As it proved, Kerry, Blueshirts on the day, couldn’t spot Andy Moran when he rampaged clear to score that early goal, a moment possibly missed by the Mayo faithful, who were all still looking up the other end of the pitch asking each other “is that seriously Aidan O’Shea marking Kieran Donaghy?”

It was an encouraging opening for a team that had quite a bit of pressure on it going in the game. As Colm put it, “the next defeat could spell the end for quite a few of these Mayo players, there’s nothing to concentrate the mind like the fear of a hanging”.

They were level at half-time, though, Joe Brolly suggesting that if Tyrone defended like Kerry did in that first half, Mickey Harte “would take to his bed for the week”. Some tightening up needed in the Kingdom’s rearguard, then, but Johnny Buckley’s second-half goal showed they were functioning reasonably well in the score-accruing department.

There was, though, a spell when it looked like Mayo were home and hosed, and just when you began wondering whether they’d prefer Dublin or Tyrone in the final, Kerry drew level and then took the lead. But Durcan equalised before Bryan Sheehan had a chance to win it for Kerry at the death and all you could do was ask the heavens how much more do the people of Mayo have to endure?

“Ah jeez, your heart has to go out to them,” said Pat Spillane – and he, in case you haven’t heard, is a Kerry man.

“We were hopping from one leg to the other and you were hopping from one leg to the other to the other again,” Michael Lyster said to Pat, who possibly just needed the bathroom but didn’t want to leave in case he missed the winning point. We’ve all been there.

Liathróidí

Pat, though, resisted any psychoanalysing, instead deciding that "if Mayo want to win the replay, they're going to have to show more liathróidí". Otherwise, perhaps, in their quest to bring Sam home, they'd just be Running to Stand Still.

Which is how Derry’s hurlers might have felt during their under-21 All-Ireland semi-final against Kilkenny at Semple Stadium on Saturday.

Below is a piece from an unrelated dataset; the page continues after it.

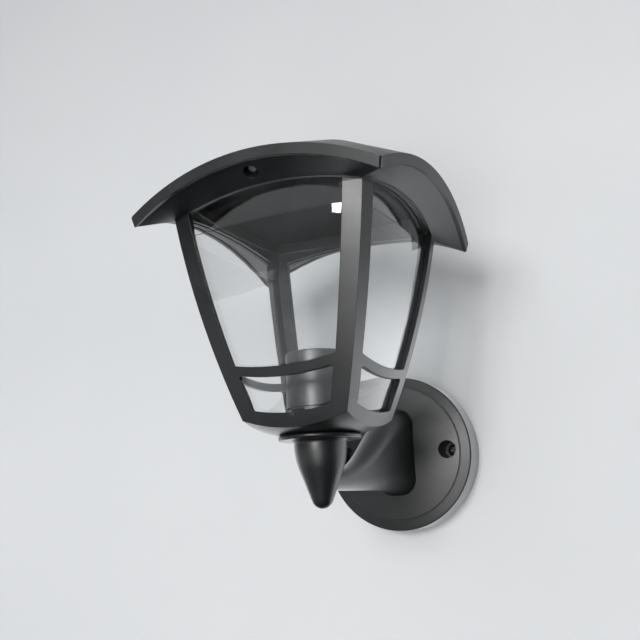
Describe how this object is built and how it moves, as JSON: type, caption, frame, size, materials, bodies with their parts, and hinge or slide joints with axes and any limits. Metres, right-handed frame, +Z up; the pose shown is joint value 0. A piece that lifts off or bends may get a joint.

“What did Eddie Brennan say to you at half-time when you were 23 points up,” TG4’s Micheál Ó Dómhnaill asked man of the match Shane Walsh come full-time. “All he said was ‘look lads, there are places up for grabs, we need to drive it on and horse in to these boys’,” said Shane – and they horsed in to Derry big time, winning by just the 52 points in the end, 8-35 to 0-7.

"I'm sure they're going to take a lot out of this game," he added. He meant well, but. One of U2's lesser known tunes? Numb.